The bill, Warner said, would require all states to spend enormous sums they can't afford to meet VVSG 2.0 (Voluntary Voting System Guidelines), which no current machines would meet.
Tennant said the act provides $1 billion for voting machine security.
Warner said West Virginia lacks the broadband access to allow for same-day voter registration at the polling places.
And, among other things, he said, it "will devastate West Virginia voters, local election officials, state agencies, and the confidence in our elections that we have worked tirelessly to build over the last several years. ... It federalizes our elections, combining our country's vastly complex and different processes and systems into a one-size-fits-all mandate. Not only is this unrealistic given our great diversity, geography, historical experiences, and lack of reliable high-speed broadband — it greatly reduces the security we now enjoy with 50 different election processes."
Manchin's office provided his recent statement on the bill. He favors many of its provisions: at least 15 days, including two weekend days, of early voting ; election security and dark money disclosures.

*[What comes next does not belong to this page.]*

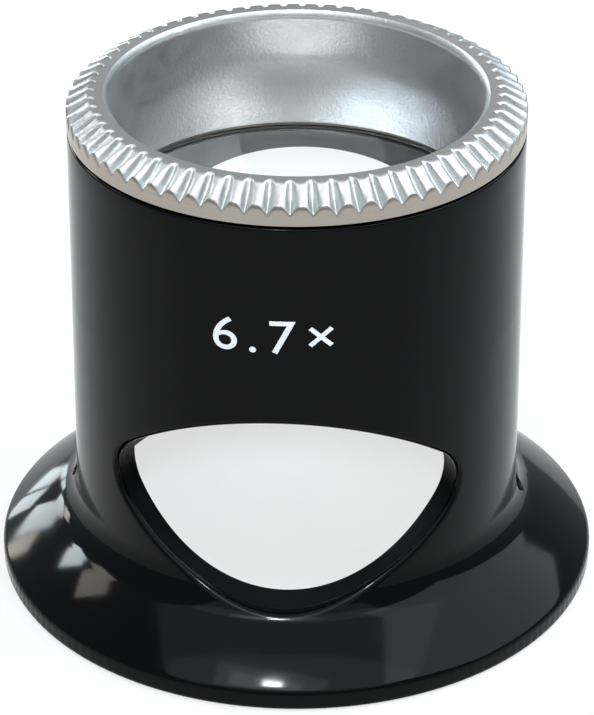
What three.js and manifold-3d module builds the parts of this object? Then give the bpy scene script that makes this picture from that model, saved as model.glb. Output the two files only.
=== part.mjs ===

But he wants bipartisan agreement, he said. "Instead of arguing about the election reforms on which we disagree, Congress should be working together to enact those on which we can agree. ... Pushing through legislation of this magnitude on a partisan basis may garner short-term benefits, but will inevitably only exacerbate the distrust that millions of Americans harbor against the U.S. government. We can and we must reform our federal elections together — not as Democrats and Republicans, but as Americans to restore the faith and trust in our democracy."